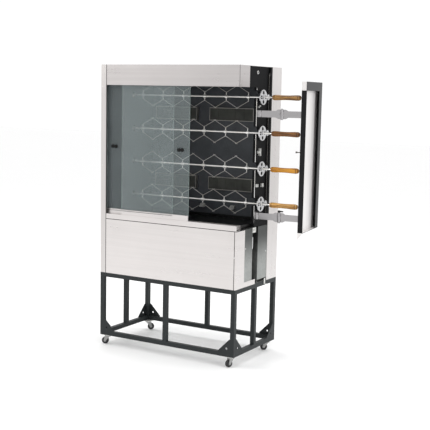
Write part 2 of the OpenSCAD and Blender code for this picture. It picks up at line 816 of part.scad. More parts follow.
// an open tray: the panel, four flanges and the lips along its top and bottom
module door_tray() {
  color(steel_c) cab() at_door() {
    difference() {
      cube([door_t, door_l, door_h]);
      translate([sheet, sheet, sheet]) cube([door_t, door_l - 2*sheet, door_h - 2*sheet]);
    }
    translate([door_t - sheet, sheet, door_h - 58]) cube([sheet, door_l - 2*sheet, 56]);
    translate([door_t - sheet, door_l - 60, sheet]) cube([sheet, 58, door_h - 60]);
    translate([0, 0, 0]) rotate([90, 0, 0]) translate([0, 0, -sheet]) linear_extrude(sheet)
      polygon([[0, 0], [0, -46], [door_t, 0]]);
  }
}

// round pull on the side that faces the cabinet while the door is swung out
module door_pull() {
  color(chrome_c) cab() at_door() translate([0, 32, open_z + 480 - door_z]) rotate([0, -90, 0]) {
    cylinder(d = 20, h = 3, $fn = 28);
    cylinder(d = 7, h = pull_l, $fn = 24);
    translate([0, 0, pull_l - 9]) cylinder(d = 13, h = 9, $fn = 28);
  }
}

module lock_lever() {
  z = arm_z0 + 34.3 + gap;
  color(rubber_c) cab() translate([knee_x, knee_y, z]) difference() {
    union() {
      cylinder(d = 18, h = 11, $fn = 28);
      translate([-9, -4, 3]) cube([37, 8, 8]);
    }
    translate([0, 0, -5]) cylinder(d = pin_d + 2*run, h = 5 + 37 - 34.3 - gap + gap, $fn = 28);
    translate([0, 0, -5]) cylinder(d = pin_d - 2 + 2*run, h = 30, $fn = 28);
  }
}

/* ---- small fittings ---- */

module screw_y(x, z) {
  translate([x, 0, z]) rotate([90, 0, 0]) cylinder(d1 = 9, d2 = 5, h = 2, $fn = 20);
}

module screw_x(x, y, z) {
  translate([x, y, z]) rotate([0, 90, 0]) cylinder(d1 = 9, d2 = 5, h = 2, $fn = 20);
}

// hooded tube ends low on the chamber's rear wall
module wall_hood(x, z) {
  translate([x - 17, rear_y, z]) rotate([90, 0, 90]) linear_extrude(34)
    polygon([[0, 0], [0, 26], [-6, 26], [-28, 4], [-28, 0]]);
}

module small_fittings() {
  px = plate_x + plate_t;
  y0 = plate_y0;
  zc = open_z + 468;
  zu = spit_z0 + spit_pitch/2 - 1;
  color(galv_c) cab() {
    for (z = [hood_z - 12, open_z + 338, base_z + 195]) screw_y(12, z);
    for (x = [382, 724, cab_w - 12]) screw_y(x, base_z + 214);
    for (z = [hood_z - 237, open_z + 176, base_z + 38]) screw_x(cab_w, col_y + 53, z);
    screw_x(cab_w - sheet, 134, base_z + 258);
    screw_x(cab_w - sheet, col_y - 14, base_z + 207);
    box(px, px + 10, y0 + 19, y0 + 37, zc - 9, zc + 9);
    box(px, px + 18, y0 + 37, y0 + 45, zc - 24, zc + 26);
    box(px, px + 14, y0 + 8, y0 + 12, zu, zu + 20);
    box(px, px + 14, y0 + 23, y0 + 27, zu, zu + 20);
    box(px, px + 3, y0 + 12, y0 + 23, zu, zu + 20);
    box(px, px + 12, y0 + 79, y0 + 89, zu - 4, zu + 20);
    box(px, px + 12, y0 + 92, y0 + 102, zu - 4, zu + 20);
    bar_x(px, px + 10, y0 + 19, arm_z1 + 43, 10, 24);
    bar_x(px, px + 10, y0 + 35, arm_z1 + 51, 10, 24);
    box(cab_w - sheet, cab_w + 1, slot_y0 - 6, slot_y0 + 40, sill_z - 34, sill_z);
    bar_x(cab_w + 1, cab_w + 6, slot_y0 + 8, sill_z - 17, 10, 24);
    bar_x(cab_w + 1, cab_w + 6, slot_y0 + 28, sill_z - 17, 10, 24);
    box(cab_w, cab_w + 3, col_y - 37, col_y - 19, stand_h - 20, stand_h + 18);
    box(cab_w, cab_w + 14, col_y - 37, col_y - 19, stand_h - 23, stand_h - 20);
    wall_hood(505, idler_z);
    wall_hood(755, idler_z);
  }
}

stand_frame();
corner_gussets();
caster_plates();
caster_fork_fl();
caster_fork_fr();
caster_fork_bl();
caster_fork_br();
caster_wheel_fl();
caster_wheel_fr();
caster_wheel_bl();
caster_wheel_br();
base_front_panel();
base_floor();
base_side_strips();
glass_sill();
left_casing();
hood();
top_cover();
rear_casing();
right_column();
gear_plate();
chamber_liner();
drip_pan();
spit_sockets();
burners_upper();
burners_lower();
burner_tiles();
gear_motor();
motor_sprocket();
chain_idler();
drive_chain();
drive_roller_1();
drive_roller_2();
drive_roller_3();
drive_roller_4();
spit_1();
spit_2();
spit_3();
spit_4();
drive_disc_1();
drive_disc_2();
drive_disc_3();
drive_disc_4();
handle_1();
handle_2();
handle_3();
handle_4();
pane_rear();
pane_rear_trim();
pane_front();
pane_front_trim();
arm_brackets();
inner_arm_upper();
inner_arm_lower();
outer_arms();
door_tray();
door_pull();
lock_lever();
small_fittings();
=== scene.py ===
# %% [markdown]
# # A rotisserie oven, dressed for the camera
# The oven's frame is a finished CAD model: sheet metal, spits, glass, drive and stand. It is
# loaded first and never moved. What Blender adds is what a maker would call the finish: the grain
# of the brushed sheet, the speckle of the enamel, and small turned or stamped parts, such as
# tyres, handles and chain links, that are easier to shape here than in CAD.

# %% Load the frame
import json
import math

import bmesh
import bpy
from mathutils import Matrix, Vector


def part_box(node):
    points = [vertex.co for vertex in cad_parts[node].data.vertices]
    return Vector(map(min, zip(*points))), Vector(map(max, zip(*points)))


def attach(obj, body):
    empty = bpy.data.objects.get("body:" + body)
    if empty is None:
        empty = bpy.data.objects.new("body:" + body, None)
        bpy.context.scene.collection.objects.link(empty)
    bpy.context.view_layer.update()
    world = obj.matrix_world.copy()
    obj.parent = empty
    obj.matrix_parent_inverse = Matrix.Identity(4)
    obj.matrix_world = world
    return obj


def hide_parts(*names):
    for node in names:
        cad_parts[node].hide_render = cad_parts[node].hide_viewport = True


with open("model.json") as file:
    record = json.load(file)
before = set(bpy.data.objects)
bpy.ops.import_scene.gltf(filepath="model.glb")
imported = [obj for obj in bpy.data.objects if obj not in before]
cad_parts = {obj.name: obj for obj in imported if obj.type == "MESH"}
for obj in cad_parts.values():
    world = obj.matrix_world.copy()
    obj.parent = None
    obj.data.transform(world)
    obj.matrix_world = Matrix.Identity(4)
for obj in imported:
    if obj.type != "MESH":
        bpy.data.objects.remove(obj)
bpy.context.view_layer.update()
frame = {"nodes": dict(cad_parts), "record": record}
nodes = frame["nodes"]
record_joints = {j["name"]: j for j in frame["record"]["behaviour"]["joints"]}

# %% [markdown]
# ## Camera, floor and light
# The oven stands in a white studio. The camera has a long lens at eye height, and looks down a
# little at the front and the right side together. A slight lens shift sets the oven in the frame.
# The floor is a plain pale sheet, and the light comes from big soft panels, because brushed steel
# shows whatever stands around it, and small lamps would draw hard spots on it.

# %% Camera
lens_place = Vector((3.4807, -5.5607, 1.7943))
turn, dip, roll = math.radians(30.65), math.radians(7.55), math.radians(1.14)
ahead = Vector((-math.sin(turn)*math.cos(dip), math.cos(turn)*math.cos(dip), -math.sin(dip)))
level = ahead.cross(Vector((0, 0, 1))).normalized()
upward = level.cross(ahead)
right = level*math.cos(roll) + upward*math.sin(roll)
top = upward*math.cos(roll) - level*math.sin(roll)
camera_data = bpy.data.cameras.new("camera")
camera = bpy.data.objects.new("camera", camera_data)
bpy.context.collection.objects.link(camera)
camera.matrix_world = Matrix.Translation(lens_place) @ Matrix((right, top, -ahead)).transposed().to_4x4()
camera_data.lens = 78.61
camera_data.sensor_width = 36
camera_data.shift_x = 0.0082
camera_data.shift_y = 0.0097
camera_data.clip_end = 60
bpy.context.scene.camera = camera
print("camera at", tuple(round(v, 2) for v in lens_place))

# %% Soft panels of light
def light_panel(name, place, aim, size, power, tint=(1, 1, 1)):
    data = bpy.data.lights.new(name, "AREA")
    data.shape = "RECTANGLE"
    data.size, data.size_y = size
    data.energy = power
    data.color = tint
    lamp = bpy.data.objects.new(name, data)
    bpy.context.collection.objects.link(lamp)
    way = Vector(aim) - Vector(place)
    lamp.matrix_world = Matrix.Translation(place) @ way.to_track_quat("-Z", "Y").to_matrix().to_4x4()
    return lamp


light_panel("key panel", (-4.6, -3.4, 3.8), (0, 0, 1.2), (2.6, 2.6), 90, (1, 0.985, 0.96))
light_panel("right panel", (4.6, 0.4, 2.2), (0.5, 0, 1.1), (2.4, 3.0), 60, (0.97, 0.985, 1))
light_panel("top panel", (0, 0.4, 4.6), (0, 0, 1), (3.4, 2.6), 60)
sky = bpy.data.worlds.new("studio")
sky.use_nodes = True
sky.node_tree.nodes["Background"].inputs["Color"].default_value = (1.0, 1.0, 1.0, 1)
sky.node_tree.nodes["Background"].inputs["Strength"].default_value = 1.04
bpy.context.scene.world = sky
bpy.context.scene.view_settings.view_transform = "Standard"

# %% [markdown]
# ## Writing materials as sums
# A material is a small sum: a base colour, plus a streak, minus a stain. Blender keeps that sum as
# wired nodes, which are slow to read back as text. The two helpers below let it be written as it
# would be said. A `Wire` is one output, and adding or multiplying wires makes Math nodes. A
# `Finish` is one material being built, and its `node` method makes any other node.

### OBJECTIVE
All lines above from the one containing "stand_frame();" to the one containing "zip(*points))), Vector(map(max, zip(*points)))" must be repeated exactly, both lines included, and no others.

### FINISHED ANSWER
stand_frame();
corner_gussets();
caster_plates();
caster_fork_fl();
caster_fork_fr();
caster_fork_bl();
caster_fork_br();
caster_wheel_fl();
caster_wheel_fr();
caster_wheel_bl();
caster_wheel_br();
base_front_panel();
base_floor();
base_side_strips();
glass_sill();
left_casing();
hood();
top_cover();
rear_casing();
right_column();
gear_plate();
chamber_liner();
drip_pan();
spit_sockets();
burners_upper();
burners_lower();
burner_tiles();
gear_motor();
motor_sprocket();
chain_idler();
drive_chain();
drive_roller_1();
drive_roller_2();
drive_roller_3();
drive_roller_4();
spit_1();
spit_2();
spit_3();
spit_4();
drive_disc_1();
drive_disc_2();
drive_disc_3();
drive_disc_4();
handle_1();
handle_2();
handle_3();
handle_4();
pane_rear();
pane_rear_trim();
pane_front();
pane_front_trim();
arm_brackets();
inner_arm_upper();
inner_arm_lower();
outer_arms();
door_tray();
door_pull();
lock_lever();
small_fittings();
=== scene.py ===
# %% [markdown]
# # A rotisserie oven, dressed for the camera
# The oven's frame is a finished CAD model: sheet metal, spits, glass, drive and stand. It is
# loaded first and never moved. What Blender adds is what a maker would call the finish: the grain
# of the brushed sheet, the speckle of the enamel, and small turned or stamped parts, such as
# tyres, handles and chain links, that are easier to shape here than in CAD.

# %% Load the frame
import json
import math

import bmesh
import bpy
from mathutils import Matrix, Vector


def part_box(node):
    points = [vertex.co for vertex in cad_parts[node].data.vertices]
    return Vector(map(min, zip(*points))), Vector(map(max, zip(*points)))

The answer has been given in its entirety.